Today, it's Janet Does the Upper East Side. No, not my long-awaited porn debut. And enough with the emails on that, btw.
Tuesday I went to the 92nd Street Y (that's YMHA, built in the year five thousand-something) to see uber producer Glenn Ballard interview Idina Menzel about their new album. It was really interesting to hear how ideas for songs come to them and how they develop. One song Idina wrote when she was angry at her husband started out all "You Oughta Know"-y, but the label didn't like it. "If a song's got good DNA," Ballard said, "like this one, there are any number of ways to approach it." Then she sang it as it wound up on her album, very slow and mournful. She's kind of spunky and charming. And these adorable theater geek teen girls got to ask her questions after the interview. Her favorite word: captivate. Least favorite: nostril. She was a wedding singer as a teenager, "And I quit and went back a few times. I liked learning a whole bunch of different kinds of music, and I got really good at gibberish singing, because a lot of times I'd forget the words, but you know, it was okay, because nobody's really listening. But then I'd get an attitude because they always want you to do stuff. Like dance, or hold the limbo pole."
Then today I joined the Metropolitan Museum. I spent about an hour in the antiquities area before my dentist appointment. My favorite thing was the caption on an Egyptian artifact, Mask of a Young Person with an Unusual Hairstyle: " . . . no earrings or other jewelry are worn that would make a female gender identification likely, so it seems probable that the mask represents a young man who wears his hair longer in the back." That's fancy museum talk for dude's rockin' a mullet!

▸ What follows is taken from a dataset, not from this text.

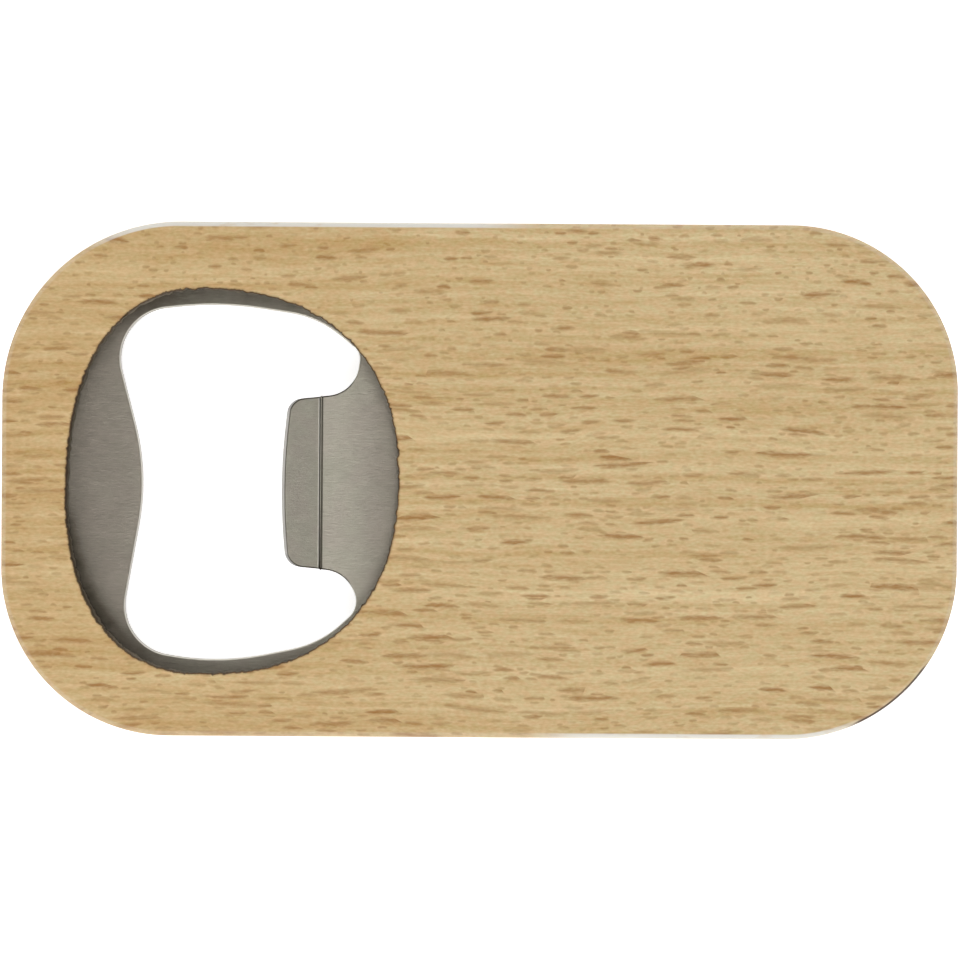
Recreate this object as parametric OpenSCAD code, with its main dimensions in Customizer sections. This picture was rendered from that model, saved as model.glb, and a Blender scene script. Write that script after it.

Everything went a-ok at the dentist. This is my hygienist, who I found out lives just down at the next subway stop from me, "You've got beautiful teeth, you know that, right? Anyone would know that just from looking in your mouth, or at your x-rays. I'm not saying you look like you're twenty years old, but look at how high your bone mass comes here, you have the mouth of a teenager. I hope you know that's a compliment." Also, she's never been in a Container Store, one of the great category-killers of the world, despite there being one three blocks from their office.